◆ **EXERCISE DETAILS**: Produce an exact copy of all the records.
-- Begin MATERIAL FOR THIS TASK --
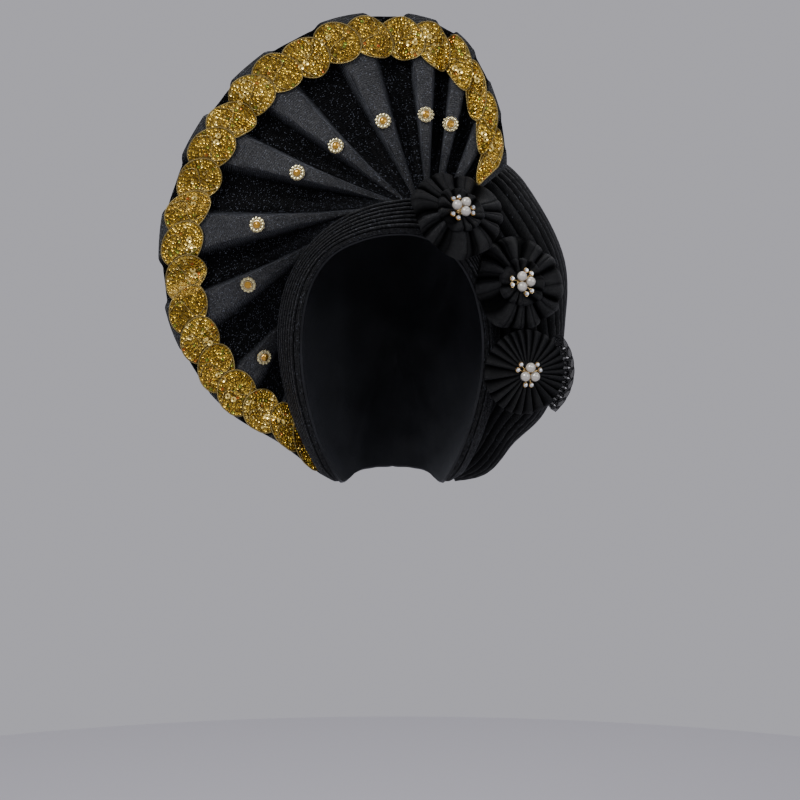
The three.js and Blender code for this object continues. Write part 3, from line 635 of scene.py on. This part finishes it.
seam = on_head(turn, inner, WALL + 0.05 + 0 * turn)
face_points = seam + (ring - seam) * (0.03 + 0.97 * taper)
faces = cells(*face_points.shape[:2])
# painted light: full on the ridge tops and 0 in the grooves, 0.45 on the turned edge and 0 on the
# underside, which paints shade there
lit = np.where(over < TURNED_EDGE, 0.45, ridge ** 3) + 0 * turn
lit = np.concatenate([lit, np.zeros((STATIONS, face_points.shape[1] - lit.shape[1]))], 1)
face_wrap = new_mesh("face_wrap_cloth", face_points.reshape(-1, 3), faces[:, ::-1],
                     grid_uv(face_points)[:, ::-1], 70, lit.ravel())
finish(face_wrap, wrap_cloth, "black_cloth", "face_wrap")
print("face wrap:", len(faces), "faces,", PLEATS, "pleats")

# %% [markdown]
# ## The fan
# The rest of the cloth's length is pleated broadly and spread into a tall fan. Its folds start
# tucked under the face wrap, leave it at its outer edge and run to the rim. Each fold has a flat
# crest with sharp sides and a deeper valley beside it, and the whole leaf is dished a little
# backwards, so that the rim curls to the front. Its painted light is full on the crests, fades
# towards the wrap, where less light falls in, and is 0 in the valleys, a painted shade there.

# %% Fan
ROOT_HEIGHT = WALL * 1.5 + LAYER_GAP * 1.4
FOLD_SAMPLES = 32


def crest_profile(fold, out):
    """1 on the flat crest of each fold, -1 in the valley, with a steep side between them."""
    off = np.abs(fold - np.round(fold))
    half = 0.07 + 0.15 * out
    return 1 - 2 * smooth((off - half) / 0.09) - 0.25 * smooth((off - 0.32) / 0.18)


def round_profile(fold, out):
    """A rounder wave that touches the crests and bridges the valleys."""
    off = np.abs(fold - np.round(fold))
    return 1 - 1.5 * smooth((off - 0.2) / 0.3) + 0 * out


def fan_line(fold):
    """The two ends of a fold's free part: where it leaves the face wrap, and the rim."""
    root = along(FOLDS, "root", fold)
    edge = along(WRAP_EDGE, "tilt", root)
    leave = on_head(root, edge + FAN_TUCK / 2, ROOT_HEIGHT + WALL + 0 * root)
    rim = direction(along(FOLDS, "turn", fold), along(FOLDS, "tilt", fold))
    rim = rim * (FAN_REACH * along(FOLDS, "reach", fold))[..., None] + np.array([0, 0, -CROWN_RISE])
    return root, edge, leave, rim


def fan_point(fold, out, profile=crest_profile, lift=0.0):
    """A point of the fan: on the straight line from the wrap's edge to the rim, moved back by the
    dish, a parabola that is deepest half-way, and forward by the fold's crest, by a little
    unevenness and by a lift."""
    fold, out = np.broadcast_arrays(np.asarray(fold, float), np.asarray(out, float))
    root, edge, leave, rim = fan_line(fold)
    length = np.linalg.norm(rim - leave, axis=-1)
    side = (rim - leave) / length[..., None]
    back = unit(np.array([0, 1, 0]) - side * side[..., 1:2])
    share = length / FAN_REACH
    free = np.clip(out, 0, 1)
    dish = FAN_DISH * share * 4 * free * (1 - free)
    rise = np.minimum(1, 0.05 + free / 0.4) * np.minimum(1, share * 1.6)
    full = 1 - 0.4 * np.clip((free - 0.5) * 2, 0, 1)
    slack = 0.45 * np.sin(7.3 * fold + 9 * free) * np.sin(13 * free + 2.1 * fold) * smooth(free * 3)
    push = dish - FAN_FOLD * rise * full * profile(fold, free) - slack - lift
    point = leave + (rim - leave) * free[..., None] + back * push[..., None]
    tuck = on_head(root, edge - FAN_TUCK, ROOT_HEIGHT + 0 * root)
    tucked = tuck + (leave - tuck) * (1 + out)[..., None]
    return np.where((out <= 0)[..., None], tucked, point)


fold = np.linspace(0, last_fold, last_fold * FOLD_SAMPLES + 1)[:, None]
out = np.concatenate([[-1], np.linspace(0, 1, 72)])[None, :]
fan_points = fan_point(fold, out)
# painted light: full on the fold crests, less towards the wrap, 0 in the valleys (painted shade)
crest = 1 - smooth((np.abs(fold - np.round(fold)) - 0.05 - 0.13 * out.clip(0, 1)) / 0.13)
lit = crest * (0.4 + 0.6 * smooth((out - 0.1) / 0.45))
fan = cloth("fan_cloth", fan_points, FAN_CLOTH, samples=FOLD_SAMPLES, tint_and_painted_light=lit)
finish(fan, fan_cloth, "black_cloth", "fan")
declare_sheet(fan, fan_points)

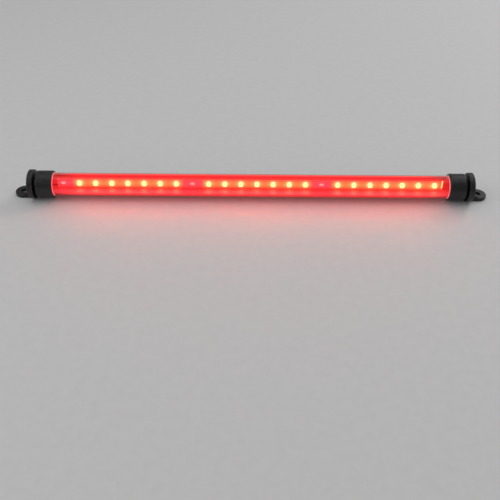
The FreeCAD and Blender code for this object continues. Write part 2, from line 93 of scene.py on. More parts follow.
-- End MATERIAL FOR THIS TASK --
◆ **EXPECTED OUTPUT**:
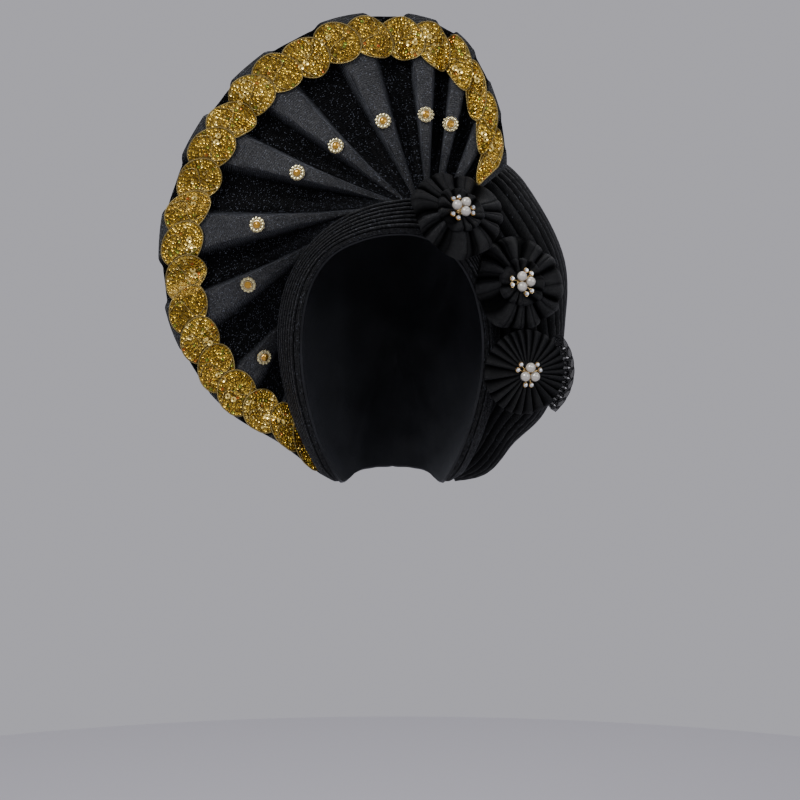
The three.js and Blender code for this object continues. Write part 3, from line 635 of scene.py on. This part finishes it.
seam = on_head(turn, inner, WALL + 0.05 + 0 * turn)
face_points = seam + (ring - seam) * (0.03 + 0.97 * taper)
faces = cells(*face_points.shape[:2])
# painted light: full on the ridge tops and 0 in the grooves, 0.45 on the turned edge and 0 on the
# underside, which paints shade there
lit = np.where(over < TURNED_EDGE, 0.45, ridge ** 3) + 0 * turn
lit = np.concatenate([lit, np.zeros((STATIONS, face_points.shape[1] - lit.shape[1]))], 1)
face_wrap = new_mesh("face_wrap_cloth", face_points.reshape(-1, 3), faces[:, ::-1],
                     grid_uv(face_points)[:, ::-1], 70, lit.ravel())
finish(face_wrap, wrap_cloth, "black_cloth", "face_wrap")
print("face wrap:", len(faces), "faces,", PLEATS, "pleats")

# %% [markdown]
# ## The fan
# The rest of the cloth's length is pleated broadly and spread into a tall fan. Its folds start
# tucked under the face wrap, leave it at its outer edge and run to the rim. Each fold has a flat
# crest with sharp sides and a deeper valley beside it, and the whole leaf is dished a little
# backwards, so that the rim curls to the front. Its painted light is full on the crests, fades
# towards the wrap, where less light falls in, and is 0 in the valleys, a painted shade there.

# %% Fan
ROOT_HEIGHT = WALL * 1.5 + LAYER_GAP * 1.4
FOLD_SAMPLES = 32


def crest_profile(fold, out):
    """1 on the flat crest of each fold, -1 in the valley, with a steep side between them."""
    off = np.abs(fold - np.round(fold))
    half = 0.07 + 0.15 * out
    return 1 - 2 * smooth((off - half) / 0.09) - 0.25 * smooth((off - 0.32) / 0.18)


def round_profile(fold, out):
    """A rounder wave that touches the crests and bridges the valleys."""
    off = np.abs(fold - np.round(fold))
    return 1 - 1.5 * smooth((off - 0.2) / 0.3) + 0 * out


def fan_line(fold):
    """The two ends of a fold's free part: where it leaves the face wrap, and the rim."""
    root = along(FOLDS, "root", fold)
    edge = along(WRAP_EDGE, "tilt", root)
    leave = on_head(root, edge + FAN_TUCK / 2, ROOT_HEIGHT + WALL + 0 * root)
    rim = direction(along(FOLDS, "turn", fold), along(FOLDS, "tilt", fold))
    rim = rim * (FAN_REACH * along(FOLDS, "reach", fold))[..., None] + np.array([0, 0, -CROWN_RISE])
    return root, edge, leave, rim


def fan_point(fold, out, profile=crest_profile, lift=0.0):
    """A point of the fan: on the straight line from the wrap's edge to the rim, moved back by the
    dish, a parabola that is deepest half-way, and forward by the fold's crest, by a little
    unevenness and by a lift."""
    fold, out = np.broadcast_arrays(np.asarray(fold, float), np.asarray(out, float))
    root, edge, leave, rim = fan_line(fold)
    length = np.linalg.norm(rim - leave, axis=-1)
    side = (rim - leave) / length[..., None]
    back = unit(np.array([0, 1, 0]) - side * side[..., 1:2])
    share = length / FAN_REACH
    free = np.clip(out, 0, 1)
    dish = FAN_DISH * share * 4 * free * (1 - free)
    rise = np.minimum(1, 0.05 + free / 0.4) * np.minimum(1, share * 1.6)
    full = 1 - 0.4 * np.clip((free - 0.5) * 2, 0, 1)
    slack = 0.45 * np.sin(7.3 * fold + 9 * free) * np.sin(13 * free + 2.1 * fold) * smooth(free * 3)
    push = dish - FAN_FOLD * rise * full * profile(fold, free) - slack - lift
    point = leave + (rim - leave) * free[..., None] + back * push[..., None]
    tuck = on_head(root, edge - FAN_TUCK, ROOT_HEIGHT + 0 * root)
    tucked = tuck + (leave - tuck) * (1 + out)[..., None]
    return np.where((out <= 0)[..., None], tucked, point)


fold = np.linspace(0, last_fold, last_fold * FOLD_SAMPLES + 1)[:, None]
out = np.concatenate([[-1], np.linspace(0, 1, 72)])[None, :]
fan_points = fan_point(fold, out)
# painted light: full on the fold crests, less towards the wrap, 0 in the valleys (painted shade)
crest = 1 - smooth((np.abs(fold - np.round(fold)) - 0.05 - 0.13 * out.clip(0, 1)) / 0.13)
lit = crest * (0.4 + 0.6 * smooth((out - 0.1) / 0.45))
fan = cloth("fan_cloth", fan_points, FAN_CLOTH, samples=FOLD_SAMPLES, tint_and_painted_light=lit)
finish(fan, fan_cloth, "black_cloth", "fan")
declare_sheet(fan, fan_points)

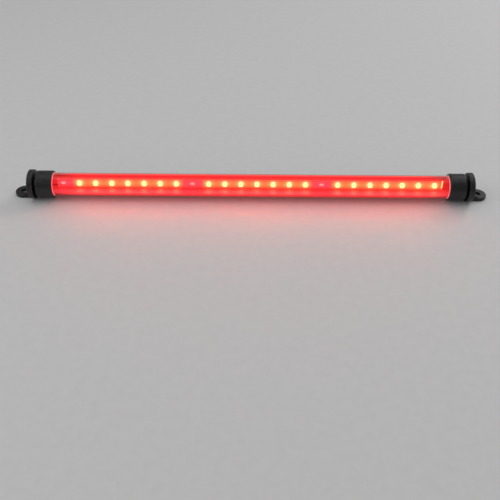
The FreeCAD and Blender code for this object continues. Write part 2, from line 93 of scene.py on. More parts follow.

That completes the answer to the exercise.